╔══
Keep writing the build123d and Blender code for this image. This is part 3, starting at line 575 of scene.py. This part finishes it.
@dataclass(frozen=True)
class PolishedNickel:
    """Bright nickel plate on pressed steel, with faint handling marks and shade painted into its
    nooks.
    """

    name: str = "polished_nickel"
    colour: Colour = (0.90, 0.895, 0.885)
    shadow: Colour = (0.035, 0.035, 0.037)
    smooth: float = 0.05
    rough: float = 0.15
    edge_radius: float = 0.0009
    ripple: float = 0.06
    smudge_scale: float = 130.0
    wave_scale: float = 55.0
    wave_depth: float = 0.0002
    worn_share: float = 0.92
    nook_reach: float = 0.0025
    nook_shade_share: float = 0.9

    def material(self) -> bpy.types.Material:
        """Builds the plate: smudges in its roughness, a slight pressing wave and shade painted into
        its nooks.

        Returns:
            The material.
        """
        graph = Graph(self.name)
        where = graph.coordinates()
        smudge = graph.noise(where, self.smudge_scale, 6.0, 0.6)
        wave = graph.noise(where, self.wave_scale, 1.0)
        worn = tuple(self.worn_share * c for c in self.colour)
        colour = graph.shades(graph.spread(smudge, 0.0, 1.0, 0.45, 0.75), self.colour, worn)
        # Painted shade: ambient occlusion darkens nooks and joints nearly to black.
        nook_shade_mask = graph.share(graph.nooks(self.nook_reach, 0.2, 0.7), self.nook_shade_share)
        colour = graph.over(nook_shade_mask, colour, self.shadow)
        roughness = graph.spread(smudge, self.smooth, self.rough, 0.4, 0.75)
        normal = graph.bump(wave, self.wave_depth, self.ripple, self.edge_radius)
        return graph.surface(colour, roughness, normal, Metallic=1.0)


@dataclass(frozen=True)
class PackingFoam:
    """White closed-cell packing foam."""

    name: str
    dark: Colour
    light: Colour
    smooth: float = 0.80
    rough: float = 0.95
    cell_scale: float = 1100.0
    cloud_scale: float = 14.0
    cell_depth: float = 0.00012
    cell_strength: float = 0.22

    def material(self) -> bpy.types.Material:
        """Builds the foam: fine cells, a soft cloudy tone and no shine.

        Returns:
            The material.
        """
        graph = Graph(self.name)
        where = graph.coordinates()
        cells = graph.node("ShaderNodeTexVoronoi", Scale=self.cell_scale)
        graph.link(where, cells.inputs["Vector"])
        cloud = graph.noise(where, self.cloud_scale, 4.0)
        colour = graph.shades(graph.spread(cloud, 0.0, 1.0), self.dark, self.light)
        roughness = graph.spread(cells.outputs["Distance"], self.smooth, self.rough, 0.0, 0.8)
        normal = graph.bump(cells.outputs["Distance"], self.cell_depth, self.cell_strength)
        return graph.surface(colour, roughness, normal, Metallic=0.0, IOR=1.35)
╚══
╔══
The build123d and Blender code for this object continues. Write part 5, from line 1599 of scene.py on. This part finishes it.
╚══
╔══
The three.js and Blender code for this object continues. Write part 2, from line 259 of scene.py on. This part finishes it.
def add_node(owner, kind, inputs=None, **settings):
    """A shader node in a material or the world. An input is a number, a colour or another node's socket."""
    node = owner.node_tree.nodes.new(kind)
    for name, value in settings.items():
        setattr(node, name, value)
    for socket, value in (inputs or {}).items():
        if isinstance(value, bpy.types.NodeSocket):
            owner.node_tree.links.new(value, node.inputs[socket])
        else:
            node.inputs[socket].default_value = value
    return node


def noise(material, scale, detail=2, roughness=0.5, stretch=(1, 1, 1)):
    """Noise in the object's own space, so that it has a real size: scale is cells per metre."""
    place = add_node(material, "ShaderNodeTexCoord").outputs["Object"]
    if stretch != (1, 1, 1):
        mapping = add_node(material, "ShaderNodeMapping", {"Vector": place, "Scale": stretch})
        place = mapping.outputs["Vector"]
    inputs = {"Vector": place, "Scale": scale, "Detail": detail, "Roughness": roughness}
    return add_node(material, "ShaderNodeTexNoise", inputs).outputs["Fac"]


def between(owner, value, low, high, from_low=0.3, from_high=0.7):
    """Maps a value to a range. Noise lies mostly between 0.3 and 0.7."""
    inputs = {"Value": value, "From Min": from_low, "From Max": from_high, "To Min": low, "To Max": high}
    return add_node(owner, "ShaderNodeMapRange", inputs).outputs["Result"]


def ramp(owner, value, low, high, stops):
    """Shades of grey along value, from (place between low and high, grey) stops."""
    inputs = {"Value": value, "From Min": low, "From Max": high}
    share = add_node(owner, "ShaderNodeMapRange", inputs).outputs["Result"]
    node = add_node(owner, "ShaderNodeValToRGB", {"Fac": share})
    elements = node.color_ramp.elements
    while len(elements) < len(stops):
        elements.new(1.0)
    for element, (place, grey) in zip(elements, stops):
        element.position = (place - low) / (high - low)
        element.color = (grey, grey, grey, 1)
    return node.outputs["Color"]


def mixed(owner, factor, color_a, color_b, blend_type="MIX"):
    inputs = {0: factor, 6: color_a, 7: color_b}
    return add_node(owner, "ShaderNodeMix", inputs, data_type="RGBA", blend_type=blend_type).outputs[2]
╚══
§ AIM
Select all lines in the listing above where the word "scene" appears, and show them.

§ CORRECT RESPONSE
Keep writing the build123d and Blender code for this image. This is part 3, starting at line 575 of scene.py. This part finishes it.
The build123d and Blender code for this object continues. Write part 5, from line 1599 of scene.py on. This part finishes it.
The three.js and Blender code for this object continues. Write part 2, from line 259 of scene.py on. This part finishes it.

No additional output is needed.